Впрочем, все это требует подробных объяснений.
Разумеется, в первую очередь следует продемонстрировать правомерность и историческую обоснованность подобного сравнения еврейского поэта из Испании с еретиками Юга Франции. Если она будет показана с достаточной убедительностью, то значение этого сходства выйдет далеко за рамки изучения вопросов взаимного влияния или поиска источников. Важно подчеркнуть, что речь идет об одном из наиболее впечатляющих периодов в истории еврейской литературы. В нееврейских источниках он иногда упоминается как «серебряный век» средневековой еврейской литературы (в противоположность «золотому веку» Ибн-Габироля, Иегуды Галеви, Авраама и Моше ибн-Эзры).
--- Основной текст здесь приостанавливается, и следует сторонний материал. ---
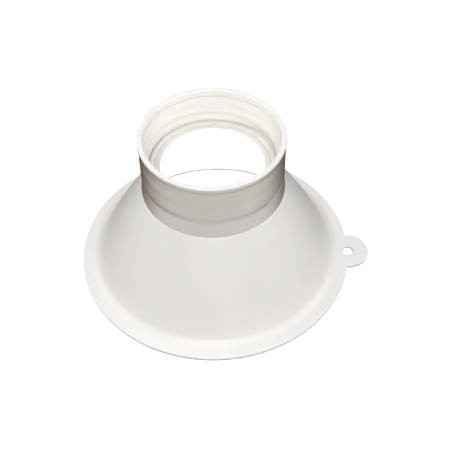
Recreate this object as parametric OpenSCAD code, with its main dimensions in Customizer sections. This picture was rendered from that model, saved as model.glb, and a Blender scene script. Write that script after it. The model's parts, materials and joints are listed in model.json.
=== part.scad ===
// Screw-on wide-mouth funnel, standing on its brim with the threaded collar up.
// The origin is the centre of the mouth, on the plane that the brim rests on.
// +Z points up through the throat, and +X points to the hang tab.

/* [Brim] */
// Outer diameter of the brim
brim_d = 112; // [100:1:120]
// Thickness of the brim and the hang tab
brim_t = 1.5; // [1.2:0.1:2]
// Rounding of the brim's outer edge
brim_edge_r = 0.4; // [0.2:0.1:0.6]

/* [Cone] */
// Outer diameter of the cone, carried down to the plane the brim rests on
cone_foot_d = 101.4; // [92:0.2:102]
// Outer diameter of the cone where the collar stands on it
cone_top_d = 56.4; // [56:0.1:60]
// Height of the shoulder that the collar stands on
shoulder_h = 40.5; // [36:0.5:44]
// How far the wall bulges beyond a straight cone, halfway up
cone_crown = 0.73; // [0:0.01:1.5]
// Wall thickness of the cone
cone_wall_t = 2; // [1.5:0.1:2.4]
// Height at which the wall starts to curve out into the brim
fillet_top_h = 4.4; // [3.5:0.1:5]

/* [Hang tab] */
// Radius of the tab, centred on the brim's edge
tab_r = 8.6; // [7:0.1:10]
// Diameter of the hole in the tab
tab_hole_d = 4.4; // [3:0.1:6]

/* [Spigot] */
// Outer diameter of the spigot inside the collar
spigot_d = 51.1; // [50.5:0.1:51.2]
// Wall thickness of the spigot
spigot_wall_t = 2; // [1.6:0.1:2.4]
// Height of the top of the spigot
spigot_top_h = 49; // [48:0.1:49.2]
// Height of the ring bead that snaps into the collar
bead_h = 45; // [44:0.1:46]
// How far the bead stands out
bead_out = 0.4; // [0.2:0.1:0.6]

/* [Collar] */
// Height of the rim above the plane the brim rests on
rim_h = 66; // [62:0.5:70]
// Outer diameter of the collar
collar_d = 55.7; // [55.2:0.1:56]
// Outer diameter of the soft bead round the rim
rim_d = 56.2; // [55.8:0.1:56.6]
// Inner diameter of the collar, at the bottom of the thread
collar_bore_d = 51.3; // [51.2:0.1:51.4]
// Outer diameter of the collar's foot, where the plain band starts
band_d = 56.4; // [55.8:0.1:57]
// Outer diameter of the waist that the band narrows to
waist_d = 55; // [54.6:0.1:55.6]
// Inner diameter of the plain entry under the rim
entry_d = 52; // [51.9:0.1:52.4]
// Height of the bottom of the entry
entry_h = 63; // [62.9:0.1:64]
// Height of the waist, at the top of the plain band
waist_h = 47.2; // [46:0.1:48]
// Height where the wall has widened again above the waist
waist_end_h = 50.6; // [49.5:0.1:52]
// Rounding of the rim's outer edge
rim_edge_r = 0.5; // [0.3:0.1:0.8]

/* [Throat] */
// Diameter of the throat
throat_d = 40.2; // [36:0.1:42]
// Outer diameter of the raised lip round the throat
lip_d = 44.6; // [43:0.1:45]
// Height of the top of the lip
lip_h = 51.2; // [51:0.1:52]
// Height of the seat that the sealing ring lies on
seat_h = 50.6; // [50.3:0.1:50.8]
// Height of the underside of the seat plate
plate_under_h = 49.35; // [49.25:0.05:49.5]

/* [Thread] */
// Rise of the thread in one turn
thread_pitch = 6; // [4:0.5:7]
// How far the thread stands in from the collar's wall
thread_depth = 1.05; // [0.8:0.05:1.1]
// Height of the thread's ridge at the wall
thread_ridge_h = 5; // [3:0.1:5.2]
// Height of the thread's centre line where it starts under the rim
thread_start_h = 60.3; // [59:0.1:60.4]
// Height of the thread's centre line where it runs out into the seat plate
thread_end_h = 50.8; // [50.7:0.1:52]
// Direction of the thread's start, seen from above, from +X
thread_start_angle = -104; // [-180:1:180]

/* [Sealing ring] */
// Inner diameter of the ring
ring_bore_d = 44.8; // [44.7:0.1:45.5]
// Outer diameter of the ring
ring_d = 48.8; // [47:0.1:49]
// Thickness of the ring
ring_t = 1; // [0.8:0.1:1.5]

/* [Hidden] */
$fn = 144;

// Steps along a curved stretch of an outline
arc_steps = 8;
wall_steps = 12;
// Lean of the cone's wall from upright, and the wall's thickness measured level
cone_lean = atan((cone_foot_d - cone_top_d) / 2 / shoulder_h);
wall_across = cone_wall_t / cos(cone_lean);
// Height at which the cone's inside turns in to the spigot, and the height where it gets there
throat_turn_h = shoulder_h - 4;
spigot_root_h = shoulder_h - 1.5;
// Half the height of the bead, and the play between the bead and its groove
bead_half_h = 0.5;
groove_play = 0.1;
// Rounding of the rim's inner edge, and how far down the bead reaches and where it has faded out
entry_edge_r = 0.3;
rim_bead_h = 1.5;
rim_fade_h = 2.5;
// Chamfer at the top of the spigot
spigot_chamfer = 0.4;
// Thread: steps round its section and along it, depth of its foot in the wall, and its run-out
thread_arc_steps = 7;
thread_bury = 0.6;
thread_step_angle = 10;
thread_fade_angle = 30;
plate_middle_h = (seat_h + plate_under_h) / 2;
// A little extra, so that a cut passes right through
through = 1;

// Outer radius of the cone at a height
function wall_r(h) =
    let (part = h / shoulder_h)
    cone_foot_d / 2 + (cone_top_d - cone_foot_d) / 2 * part + 4 * cone_crown * part * (1 - part);

// Lean of the outer wall from upright at a height
function wall_lean(h) =
    atan((cone_foot_d - cone_top_d) / 2 / shoulder_h - 4 * cone_crown * (1 - 2 * h / shoulder_h) / shoulder_h);

// Inner radius of the cone at a height
function inner_r(h) = wall_r(h) - wall_across;

// Points of an arc about a centre, from one angle to another
function arc(centre, radius, from, to, steps = arc_steps) = [
    for (i = [0 : steps])
        let (angle = from + (to - from) * i / steps)
        centre + radius * [cos(angle), sin(angle)]
];

// Right half of the funnel body's section
module body_outline() {
    lean = wall_lean(fillet_top_h);
    fillet_r = (fillet_top_h - brim_t) / (1 - sin(lean));
    fillet_centre = [wall_r(fillet_top_h) + fillet_r * cos(lean), brim_t + fillet_r];
    spigot_r = spigot_d / 2;
    polygon(concat(
        [[inner_r(brim_t), 0]],
        arc([brim_d / 2 - brim_edge_r, brim_edge_r], brim_edge_r, -90, 0),
        arc([brim_d / 2 - brim_edge_r, brim_t - brim_edge_r], brim_edge_r, 0, 90),
        arc(fillet_centre, fillet_r, 270, 180 + lean),
        [for (i = [1 : wall_steps])
            let (h = fillet_top_h + (shoulder_h - fillet_top_h) * i / wall_steps)
            [wall_r(h), h]],
        [
            [spigot_r, shoulder_h],
            [spigot_r, bead_h - bead_half_h],
            [spigot_r + bead_out, bead_h],
            [spigot_r, bead_h + bead_half_h],
            [spigot_r, spigot_top_h - spigot_chamfer],
            [spigot_r - spigot_chamfer, spigot_top_h],
            [spigot_r - spigot_wall_t, spigot_top_h],
            [spigot_r - spigot_wall_t, spigot_root_h]
        ],
        [for (i = [0 : wall_steps])
            let (h = throat_turn_h + (brim_t - throat_turn_h) * i / wall_steps)
            [inner_r(h), h]]
    ));
}

// Cone, brim, hang tab and spigot, moulded in one
module funnel_body() color([0.93, 0.93, 0.91]) {
    difference() {
        union() {
            rotate_extrude() body_outline();
            difference() {
                translate([brim_d / 2, 0, 0]) cylinder(h = brim_t, r = tab_r);
                translate([0, 0, -through]) cylinder(h = brim_t + 2 * through, r = brim_d / 2 - through);
            }
        }
        translate([brim_d / 2, 0, -through]) cylinder(h = brim_t + 2 * through, d = tab_hole_d);
    }
}

// Right half of the collar's section, with the seat plate and without the thread
module collar_outline() {
    bore_r = collar_bore_d / 2;
    entry_r = entry_d / 2;
    groove_half_h = bead_half_h + groove_play;
    polygon(concat(
        [
            [bore_r, shoulder_h],
            [band_d / 2, shoulder_h],
            [waist_d / 2, waist_h],
            [collar_d / 2, waist_end_h],
            [collar_d / 2, rim_h - rim_fade_h],
            [rim_d / 2, rim_h - rim_bead_h]
        ],
        arc([rim_d / 2 - rim_edge_r, rim_h - rim_edge_r], rim_edge_r, 0, 90),
        arc([entry_r + entry_edge_r, rim_h - entry_edge_r], entry_edge_r, 90, 180),
        [
            [entry_r, entry_h],
            [bore_r, entry_h],
            [bore_r, seat_h],
            [lip_d / 2, seat_h],
            [lip_d / 2, lip_h],
            [throat_d / 2, lip_h],
            [throat_d / 2, plate_under_h],
            [bore_r, plate_under_h],
            [bore_r, bead_h + groove_half_h],
            [bore_r + bead_out, bead_h],
            [bore_r, bead_h - groove_half_h]
        ]
    ));
}

// Corners of the thread's rounded section at a turn. Its foot is buried in the wall, and so is all of it
// where the thread fades out. Low down the section is cut off inside the seat plate.
function thread_section(turn, turn_end) =
    let (
        fade = max(0, min(1, turn / thread_fade_angle, (turn_end - turn) / thread_fade_angle)),
        foot_r = collar_bore_d / 2 + thread_bury,
        reach = thread_bury / 2 + (thread_depth + thread_bury / 2) * fade,
        middle = thread_start_h - thread_pitch * turn / 360,
        angle = thread_start_angle - turn
    )
    [for (i = [0 : thread_arc_steps])
        let (
            tilt = 90 - 180 * i / thread_arc_steps,
            r = foot_r - reach * cos(tilt),
            h = max(middle + thread_ridge_h / 2 * sin(tilt), plate_middle_h)
        )
        [r * cos(angle), r * sin(angle), h]];

// Ridge of the thread, swept down a right-handed helix
module thread_ridge() {
    turn_end = 360 * (thread_start_h - thread_end_h) / thread_pitch;
    steps = round(turn_end / thread_step_angle);
    corners = thread_arc_steps + 1;
    points = [for (i = [0 : steps]) each thread_section(turn_end * i / steps, turn_end)];
    sides = [for (i = [0 : steps - 1], k = [0 : corners - 1])
        let (a = i * corners + k, b = i * corners + (k + 1) % corners)
        each [[a, a + corners, b + corners], [a, b + corners, b]]];
    start_cap = [[for (k = [0 : corners - 1]) k]];
    end_cap = [[for (k = [corners - 1 : -1 : 0]) steps * corners + k]];
    polyhedron(points, concat(start_cap, sides, end_cap));
}

// Screw collar: outer ring, thread, seat plate and throat
module threaded_collar() color([0.9, 0.88, 0.86]) {
    rotate_extrude() collar_outline();
    thread_ridge();
}

// Flat ring that seals the bottle's mouth, round the raised lip
module sealing_ring() color([0.95, 0.93, 0.88]) {
    translate([0, 0, seat_h]) difference() {
        cylinder(h = ring_t, d = ring_d);
        translate([0, 0, -through]) cylinder(h = ring_t + 2 * through, d = ring_bore_d);
    }
}

funnel_body();
threaded_collar();
sealing_ring();
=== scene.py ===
import json
import math

import bpy
import numpy as np
from mathutils import Matrix, Vector


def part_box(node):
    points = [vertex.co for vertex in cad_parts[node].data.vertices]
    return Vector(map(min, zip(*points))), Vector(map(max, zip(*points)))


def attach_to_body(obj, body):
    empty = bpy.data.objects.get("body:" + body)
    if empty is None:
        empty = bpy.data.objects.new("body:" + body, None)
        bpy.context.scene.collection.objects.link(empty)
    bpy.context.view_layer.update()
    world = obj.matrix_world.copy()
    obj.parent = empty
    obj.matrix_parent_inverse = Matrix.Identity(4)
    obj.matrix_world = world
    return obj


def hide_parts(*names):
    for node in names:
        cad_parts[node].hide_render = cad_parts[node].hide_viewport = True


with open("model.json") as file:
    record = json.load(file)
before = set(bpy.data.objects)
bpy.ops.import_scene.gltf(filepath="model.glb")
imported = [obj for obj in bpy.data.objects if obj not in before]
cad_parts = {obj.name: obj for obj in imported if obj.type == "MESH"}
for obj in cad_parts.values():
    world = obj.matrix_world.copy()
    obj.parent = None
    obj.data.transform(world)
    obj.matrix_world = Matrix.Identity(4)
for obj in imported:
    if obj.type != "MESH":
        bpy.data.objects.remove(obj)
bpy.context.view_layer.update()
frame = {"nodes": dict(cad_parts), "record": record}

MM = 0.001

# ---------------------------------------------------------------- sizes taken from the frame, in mm

_, body_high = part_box("funnel_body")
collar_low, collar_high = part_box("threaded_collar")
ring_low, ring_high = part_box("sealing_ring")
mounts = {m["name"]: m for m in frame["record"]["mounts"]}

TAB_X = mounts["hang_hole"]["pos_m"][0] / MM
TAB_HOLE_R = mounts["hang_hole"]["dims"]["r_mm"]
MOUTH_R = mounts["mouth"]["dims"]["r_mm"]
THROAT_R = mounts["throat"]["dims"]["r_mm"]
ENTRY_R = mounts["neck_mouth"]["dims"]["r_mm"]
BORE_R = mounts["neck_thread"]["dims"]["r_mm"]
BRIM_R = TAB_X
BRIM_T = mounts["mouth"]["dims"]["length_mm"]
TAB_R = round(body_high.x / MM, 1) - TAB_X
SHOULDER_Z = round(collar_low.z / MM, 2)
SPIGOT_Z = round(body_high.z / MM, 2)
RIM_Z = round(collar_high.z / MM, 2)
SEAT_Z = round(ring_low.z / MM, 2)
RING_Z = round(ring_high.z / MM, 2)

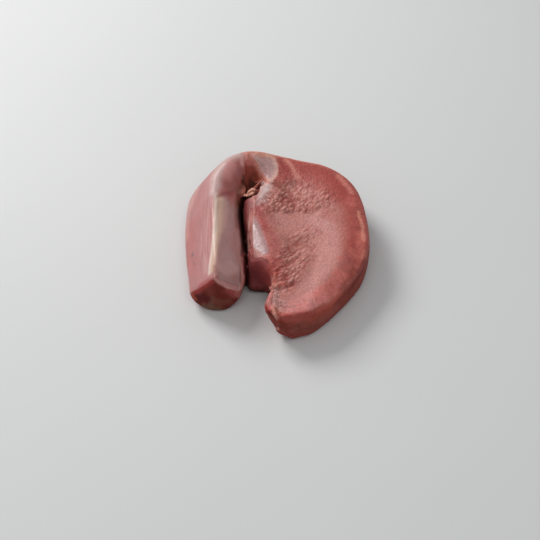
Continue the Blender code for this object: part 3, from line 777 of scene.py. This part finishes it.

Следует однако отметить принципиальное различие между традиционным отношением исследователей к золотому и серебряному векам во всем, что касается их исторического контекста. В отношении первого критики и историки отмечают наличие значительного и разнопланового арабского влияния — причем вероятность подобного влияния допускается даже и в тех случаях, когда конкретные гипотезы строятся на довольно призрачном сходстве. В то же время взаимные влияния между еврейской литературой серебряного века и окружавшим ее христианским миром допускаются лишь в небольшом количестве случаев. Влияние христианства или любые формы диалога с «христианской» литературой того времени (кавычки указывают на то, что под «христианским влиянием» я подразумеваю и «еретические» идеи катар, в отличие от еврейской и мусульманской литературы) обычно отмечаются лишь на уровне поверхностных заимствований, в основном в качестве художественных украшений. В лучшем случае тот или иной критик может отметить влияние некоторых христианских мотивов (как, например, «женоненавистничество» Ибн-Шаббтая) или же отдельных художественных приемов.